:: Data provided ::
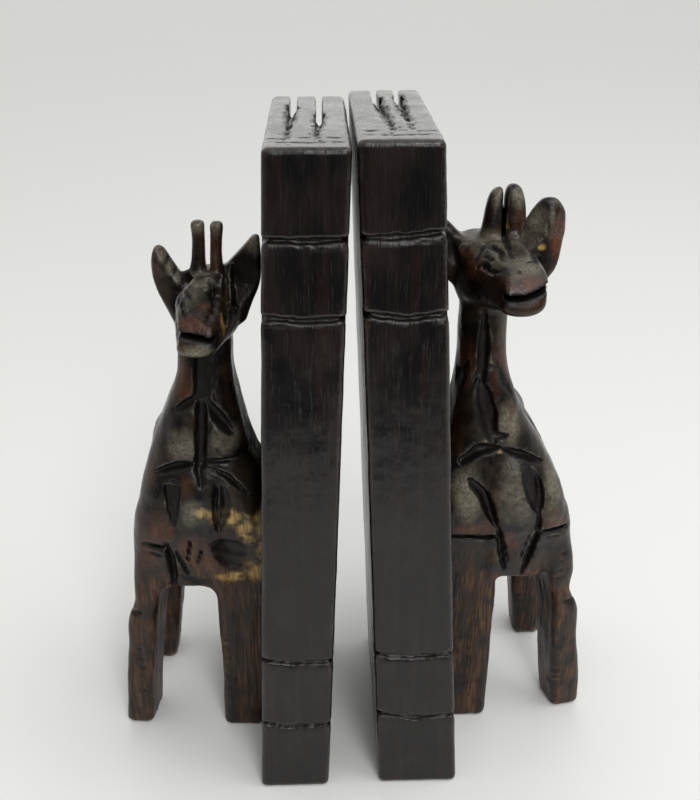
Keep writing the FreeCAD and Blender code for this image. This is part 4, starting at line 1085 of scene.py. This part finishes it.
class Finish(Wiring):
    """A material being wired up."""

    def __init__(self, name):
        self.material = bpy.data.materials.new(name)
        self.material.use_nodes = True
        super().__init__(self.material.node_tree)
        self.shader = next(node for node in self.tree.nodes if node.type == "BSDF_PRINCIPLED")
        self.place = self.node("TexCoord", {}, "Object")

    def mark(self, name):
        """One of the numbers stored on the mesh's points."""
        return self.node("Attribute", {}, "Fac", attribute_name=name)

    def noise(self, size, detail=3.0, turn=(0, 0, 0)):
        """Noise from about 0 to 1, with bumps of that size (one number, or one per axis) in mm."""
        sizes = size if isinstance(size, tuple) else (size, size, size)
        scales = [1 / (value * MM) for value in sizes]
        angles = [math.radians(angle) for angle in turn]
        placed = self.node("Mapping", {"Vector": self.place, "Rotation": angles, "Scale": scales})
        return self.node("TexNoise", {"Vector": placed, "Scale": 1.0, "Detail": detail}, "Fac")

    def blend(self, factor, first, second):
        """The first colour where the factor is 0, the second where it is 1."""
        first, second = ((*one, 1.0) if isinstance(one, tuple) else one for one in (first, second))
        inputs = {MIX_FACTOR: factor, MIX_FIRST: first, MIX_SECOND: second}
        return self.node("Mix", inputs, MIX_RESULT, data_type="RGBA")

    def colour(self, output):
        self.tree.links.new(output, self.shader.inputs["Base Color"])

    def roughness(self, output):
        self.tree.links.new(output, self.shader.inputs["Roughness"])

    def bump(self, height, depth):
        normal = self.node("Bump", {"Height": height, "Strength": 1.0, "Distance": depth * MM})
        self.tree.links.new(normal, self.shader.inputs["Normal"])


def giraffe_wood():
    """Dark stained wood, hand rubbed: brown where the stain is thin, grey where edges are worn and where
    highlights are painted, near black with painted shade in cuts and hollows.
    """
    finish = Finish("giraffe_wood")
    grain = finish.noise((0.7, 0.7, 9.0), 4.0)
    streaks = finish.noise((2.2, 2.2, 30.0), 3.0)
    mottle = finish.noise(6.0, 4.0)
    speckle = finish.noise(0.8, 3.0)
    dark = finish.blend(finish.ramp(mottle, 0.40, 0.66), (0.0058, 0.0040, 0.0030), (0.0230, 0.0150, 0.0088))
    dark = finish.blend(finish.ramp(grain, 0.58, 0.76, 0.0, 0.35), dark, (0.034, 0.0185, 0.0110))
    warm_wood = finish.blend(finish.ramp(streaks, 0.35, 0.65), (0.034, 0.0115, 0.0056), (0.105, 0.037, 0.015))
    warm_wood = finish.blend(finish.ramp(speckle, 0.50, 0.66, 0.0, 0.8), warm_wood, (0.014, 0.0070, 0.0050))
    colour = finish.blend(finish.ramp(finish.mark("warm"), 0.1, 1.0, 0.0, 0.85), dark, warm_wood)
    leg_wood = finish.blend(finish.ramp(grain, 0.38, 0.66), (0.017, 0.0070, 0.0030), (0.150, 0.0670, 0.0260))
    leg_amount = finish.times(finish.mark("legs"), finish.ramp(streaks, 0.36, 0.62, 0.05, 0.85))
    leg_amount = finish.times(leg_amount, finish.ramp(mottle, 0.36, 0.56, 0.15, 1.0))
    colour = finish.blend(leg_amount, colour, leg_wood)
    pale_wood = finish.blend(finish.ramp(grain, 0.35, 0.65), (0.20, 0.118, 0.030), (0.44, 0.30, 0.095))
    stained = finish.ramp(finish.noise(3.0, 5.0), 0.45, 0.64, 1.0, 0.10)
    colour = finish.blend(finish.times(finish.mark("sapwood"), stained), colour, pale_wood)
    edge = finish.ramp(finish.mark("edge"), 0.45, 1.0)
    wear = finish.times(edge, finish.ramp(mottle, 0.40, 0.62, 0.05, 0.8))
    # Worn edges and the painted highlights of the "rubbed" mark lighten to the same grey.
    rubbed = finish.times(finish.mark("rubbed"), finish.ramp(speckle, 0.36, 0.62, 0.45, 1.0))
    colour = finish.blend(finish.sum(wear, rubbed, "MAXIMUM"), colour, (0.185, 0.168, 0.122))
    # Cuts and hollows go near black: painted shade in both, with the dark wax left in the cuts.
    cut_mask = finish.ramp(finish.mark("scar"), 0.25, 0.85, 0.0, 0.9)
    cut_mask = finish.sum(cut_mask, finish.ramp(finish.mark("hollow_shade"), 0.30, 0.85, 0.0, 0.85), "MAXIMUM")
    colour = finish.blend(cut_mask, colour, (0.0034, 0.0026, 0.0022))
    finish.colour(colour)
    gloss = finish.ramp(mottle, 0.35, 0.65, 0.25, 0.38)
    gloss = finish.sum(gloss, finish.ramp(grain, 0.40, 0.70, -0.03, 0.07))
    gloss = finish.sum(gloss, finish.times(finish.mark("legs"), 0.10))
    finish.roughness(finish.sum(gloss, finish.times(cut_mask, 0.14)))
    relief = finish.sum(finish.times(grain, finish.ramp(finish.mark("legs"), 0.0, 1.0, 0.2, 1.0)),
                        finish.times(speckle, 0.22))
    relief = finish.sum(relief, finish.times(finish.noise(2.6, 3.0), 0.5))
    finish.bump(relief, 0.32)
    finish.shader.inputs["Specular IOR Level"].default_value = 0.33
    return finish.material


def book_wood():
    """The same wood stained nearly black and sanded flat, with fine upright grain and small scratches."""
    finish = Finish("book_wood")
    grain = finish.noise((0.45, 0.45, 16.0), 4.0)
    streaks = finish.noise((2.6, 2.6, 60.0), 3.0)
    mottle = finish.noise((9.0, 9.0, 16.0), 4.0)
    scratches = finish.noise((0.35, 3.5, 7.0), 2.0, turn=(0, 48, 0))
    speckle = finish.noise(1.1, 3.0)
    colour = finish.blend(finish.ramp(mottle, 0.42, 0.64), (0.0034, 0.0028, 0.0031), (0.0105, 0.0060, 0.0050))
    colour = finish.blend(finish.ramp(streaks, 0.50, 0.68, 0.0, 0.45), colour, (0.020, 0.0098, 0.0068))
    colour = finish.blend(finish.ramp(grain, 0.58, 0.78, 0.0, 0.22), colour, (0.024, 0.0180, 0.0145))
    # The level top is painted a lighter grey: a painted highlight.
    top_sheen = finish.times(finish.mark("crown"), finish.ramp(speckle, 0.35, 0.65, 0.35, 0.85))
    colour = finish.blend(top_sheen, colour, (0.085, 0.080, 0.068))
    edge = finish.ramp(finish.mark("edge"), 0.30, 0.95)
    wear = finish.times(edge, finish.ramp(speckle, 0.38, 0.62, 0.15, 0.9))
    colour = finish.blend(wear, colour, (0.085, 0.068, 0.052))
    cut_mask = finish.ramp(finish.mark("scar"), 0.30, 0.90, 0.0, 0.9)
    cut_wood = finish.blend(finish.ramp(grain, 0.45, 0.7), (0.0050, 0.0040, 0.0036), (0.0170, 0.0125, 0.0100))
    colour = finish.blend(cut_mask, colour, cut_wood)
    finish.colour(colour)
    gloss = finish.ramp(mottle, 0.35, 0.65, 0.22, 0.30)
    gloss = finish.sum(gloss, finish.ramp(grain, 0.40, 0.70, -0.02, 0.05))
    finish.roughness(finish.sum(gloss, finish.times(cut_mask, 0.12)))
    relief = finish.sum(finish.times(grain, 0.30), finish.ramp(scratches, 0.62, 0.72, 0.0, -0.35))
    relief = finish.sum(relief, finish.times(finish.noise(5.0, 2.0), 0.8))
    finish.bump(relief, 0.22)
    finish.shader.inputs["Specular IOR Level"].default_value = 0.42
    return finish.material


def dowel_wood():
    """Plain turned pin wood, pale, with fine grain along the pin."""
    finish = Finish("dowel_wood")
    grain = finish.noise((12.0, 0.5, 0.5), 4.0)
    rings = finish.noise((30.0, 1.8, 1.8), 2.0)
    colour = finish.blend(finish.ramp(grain, 0.35, 0.68), (0.33, 0.205, 0.105), (0.50, 0.345, 0.190))
    finish.colour(finish.blend(finish.ramp(rings, 0.45, 0.7, 0.0, 0.5), colour, (0.27, 0.160, 0.078)))
    finish.roughness(finish.ramp(grain, 0.3, 0.7, 0.55, 0.72))
    finish.bump(grain, 0.10)
    return finish.material


# ---- Floor, light and camera ----

def level_sheet(name, low, high, up, finish):
    """A flat rectangle between two corners (x, y) at a height."""
    mesh = bpy.data.meshes.new(name)
    corners = [(low[0], low[1], up), (high[0], low[1], up), (high[0], high[1], up), (low[0], high[1], up)]
    mesh.from_pydata(corners, [], [(0, 1, 2, 3)])
    mesh.materials.append(finish.material)
    return add_object(name, mesh)


def build_floor():
    """A pale seamless table."""
    finish = Finish("floor_paint")
    finish.colour(finish.blend(finish.noise(420.0, 2.0), (0.86, 0.86, 0.845), (0.88, 0.88, 0.87)))
    finish.shader.inputs["Roughness"].default_value = 0.55
    finish.shader.inputs["Specular IOR Level"].default_value = 0.25
    floor = level_sheet("floor", (-4.0, -4.0), (4.0, 4.0), 0.0, finish)


def build_flag():
    """A black studio flag lying on the camera's side, seen only in the polish of the wood."""
    finish = Finish("flag_cloth")
    finish.shader.inputs["Base Color"].default_value = (0.02, 0.02, 0.02, 1)
    finish.shader.inputs["Roughness"].default_value = 0.9
    flag = level_sheet("flag", (-3.0, -3.0), (3.0, -0.26), 0.002, finish)
    flag.visible_camera = False
    flag.visible_diffuse = False
    flag.visible_shadow = False


def light_world():
    """Pale light from above and behind, dim low on the camera's side."""
    world = bpy.data.worlds.new("studio")
    bpy.context.scene.world = world
    world.use_nodes = True
    wiring = Wiring(world.node_tree)
    place = wiring.node("TexCoord", {}, "Generated")
    up, rear = (wiring.node("SeparateXYZ", {"Vector": place}, axis) for axis in "ZY")
    above_and_behind = wiring.node("Math", {0: up, 1: 1.2, 2: rear}, operation="MULTIPLY_ADD")
    strength = wiring.sum(wiring.ramp(above_and_behind, -0.9, 0.9, 0.04, 0.72),
                          wiring.ramp(rear, 0.55, 1.0, 0.0, 0.7))
    background = next(node for node in wiring.tree.nodes if node.type == "BACKGROUND")
    background.inputs["Color"].default_value = (1.0, 1.0, 0.97, 1)
    wiring.tree.links.new(strength, background.inputs["Strength"])


def add_area_light(name, place, target, size, power):
    light = bpy.data.lights.new(name, "AREA")
    light.shape = "DISK"
    light.size = size
    light.energy = power
    lamp = add_object(name, light)
    lamp.location = place
    lamp.rotation_euler = (Vector(target) - Vector(place)).to_track_quat("-Z", "Y").to_euler()


def place_camera():
    camera = bpy.data.cameras.new("camera")
    camera.lens = 46.97
    camera.sensor_width = 36.0
    camera.clip_start = 0.01
    eye = add_object("camera", camera)
    eye.location = (-0.01069, -0.28912, 0.25147)
    eye.rotation_euler = (math.radians(64.56), 0, math.radians(-1.81))
    bpy.context.scene.camera = eye


book_finish = book_wood()
giraffe_finish = giraffe_wood()
dowel_finish = dowel_wood()
for book_side in (LEFT, RIGHT):
    build_book(book_side, book_finish)
    build_giraffe(book_side, giraffe_finish)
for node_name, node in frame["nodes"].items():
    if node_name.endswith("dowel"):
        node.data.materials.clear()
        node.data.materials.append(dowel_finish)

build_floor()
build_flag()
light_world()
add_area_light("overhead", (0.60, -0.20, 1.15), (0.15, -0.05, 0), 0.8, 3.4)
add_area_light("front", (0.18, -0.62, 0.78), (0, 0, 0.08), 0.28, 2.2)
add_area_light("window", (0.16, -0.95, 0.50), (0, 0, 0.10), 0.40, 2.2)
place_camera()
bpy.context.scene.view_settings.view_transform = "Standard"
:::
The exercise —
In the listing above, reproduce the first line and each one after it through the line that contains "material being wired".

Response to the task —
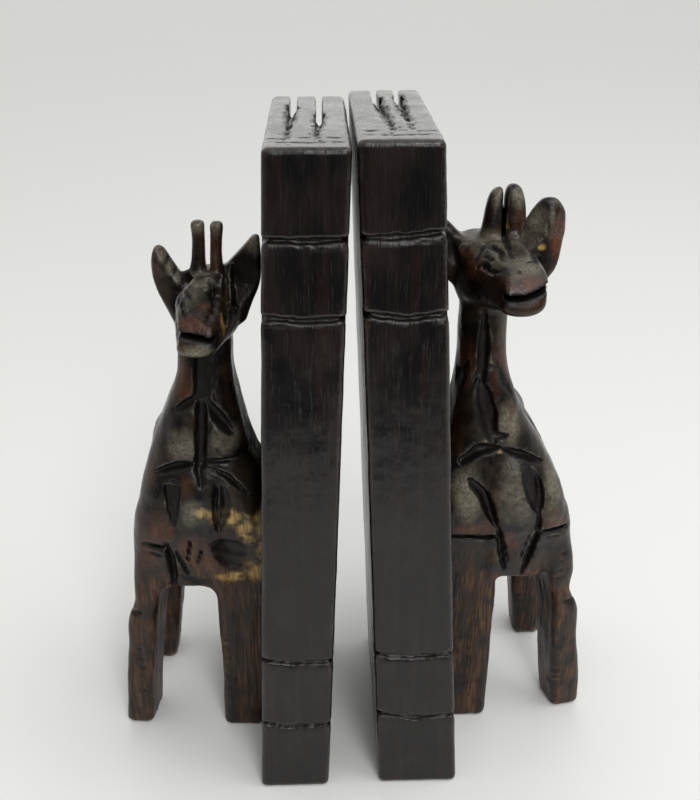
Keep writing the FreeCAD and Blender code for this image. This is part 4, starting at line 1085 of scene.py. This part finishes it.
class Finish(Wiring):
    """A material being wired up."""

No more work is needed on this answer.